DO THIS: Only the lines from the start up to and including the line containing "return shape.build(name, weld=1e-7, sharp=math.radians(80))" should be repeated, word for word.
%%
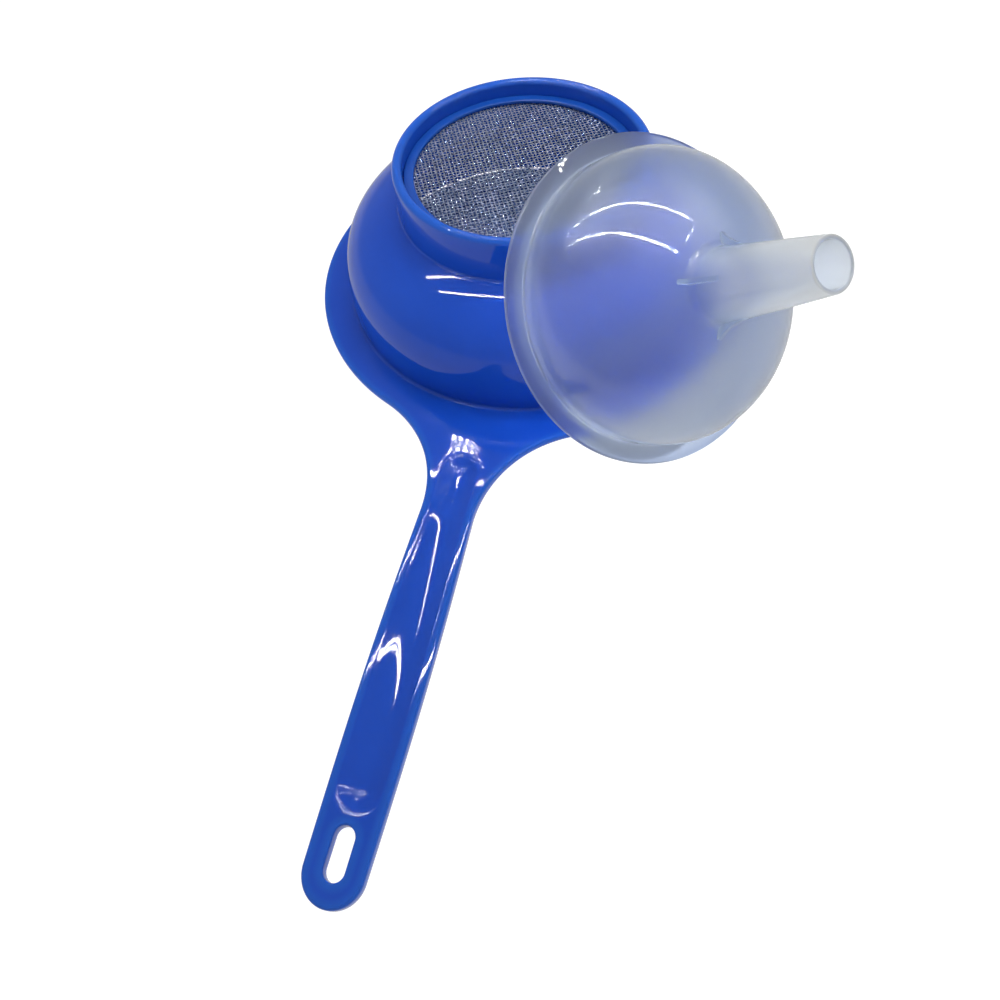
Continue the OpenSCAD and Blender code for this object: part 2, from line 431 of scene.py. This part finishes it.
def woven_disc(name, node, pitch, wire_r):
    """A disc of plain-woven round wire that fills a CAD disc's place."""
    low, high = node_box(node)
    radius = high[0] - wire_r
    middle_z = (low[2] + high[2]) / 2
    lift = min(wire_r, (high[2] - low[2]) / 2 - wire_r)
    count = int(radius / pitch)
    shape = Shape()
    for turn in (WEAVE_TURN, WEAVE_TURN + 90):
        for k in range(-count, count + 1):
            offset = k * pitch
            reach = math.sqrt(radius**2 - offset**2)
            if reach < 2 * pitch:
                continue
            along = np.linspace(-reach, reach, int(2 * reach / pitch * STEPS_BETWEEN_WIRES))
            goes_over = (k % 2 == 0) == (turn == WEAVE_TURN)
            wave = (lift if goes_over else -lift) * np.cos(along * np.pi / pitch)
            add_wire(shape, along, offset, middle_z + wave, wire_r, math.radians(turn))
    return shape.build(name, weld=1e-7, sharp=math.radians(80))


def add_wire(shape, along, offset, heights, wire_r, turn):
    """One wire beside the disc's middle line, through the given heights, turned about Z."""
    angles = np.radians(np.arange(WIRE_SIDES) * 360 / WIRE_SIDES + 30)
    across = offset + wire_r * np.cos(angles)
    cs, sn = math.cos(turn), math.sin(turn)
    rings = [
        np.c_[a * cs - across * sn, a * sn + across * cs, z + wire_r * np.sin(angles)]
        for a, z in zip(along, heights)
    ]
    shape.strip(rings)
    shape.add(rings[0], [tuple(range(WIRE_SIDES))])
    shape.add(rings[-1], [tuple(reversed(range(WIRE_SIDES)))])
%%
FINISHED ANSWER:
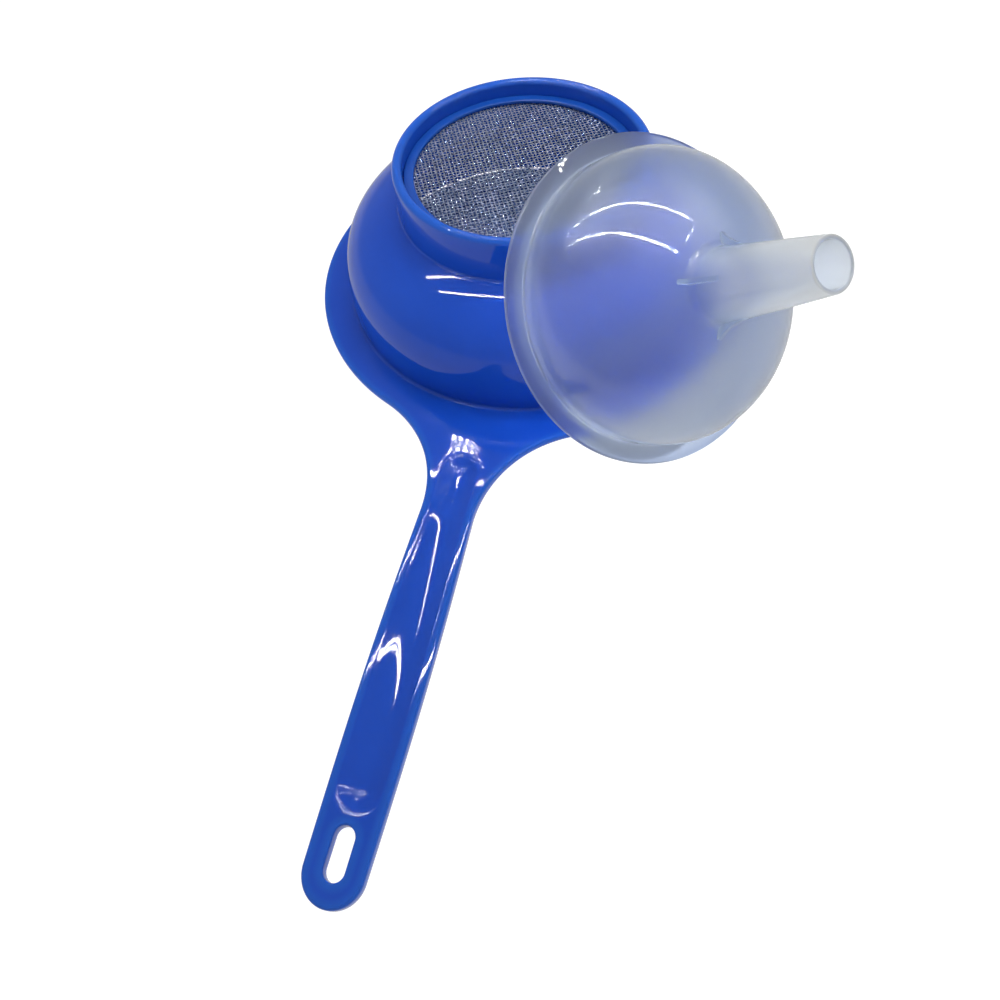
Continue the OpenSCAD and Blender code for this object: part 2, from line 431 of scene.py. This part finishes it.
def woven_disc(name, node, pitch, wire_r):
    """A disc of plain-woven round wire that fills a CAD disc's place."""
    low, high = node_box(node)
    radius = high[0] - wire_r
    middle_z = (low[2] + high[2]) / 2
    lift = min(wire_r, (high[2] - low[2]) / 2 - wire_r)
    count = int(radius / pitch)
    shape = Shape()
    for turn in (WEAVE_TURN, WEAVE_TURN + 90):
        for k in range(-count, count + 1):
            offset = k * pitch
            reach = math.sqrt(radius**2 - offset**2)
            if reach < 2 * pitch:
                continue
            along = np.linspace(-reach, reach, int(2 * reach / pitch * STEPS_BETWEEN_WIRES))
            goes_over = (k % 2 == 0) == (turn == WEAVE_TURN)
            wave = (lift if goes_over else -lift) * np.cos(along * np.pi / pitch)
            add_wire(shape, along, offset, middle_z + wave, wire_r, math.radians(turn))
    return shape.build(name, weld=1e-7, sharp=math.radians(80))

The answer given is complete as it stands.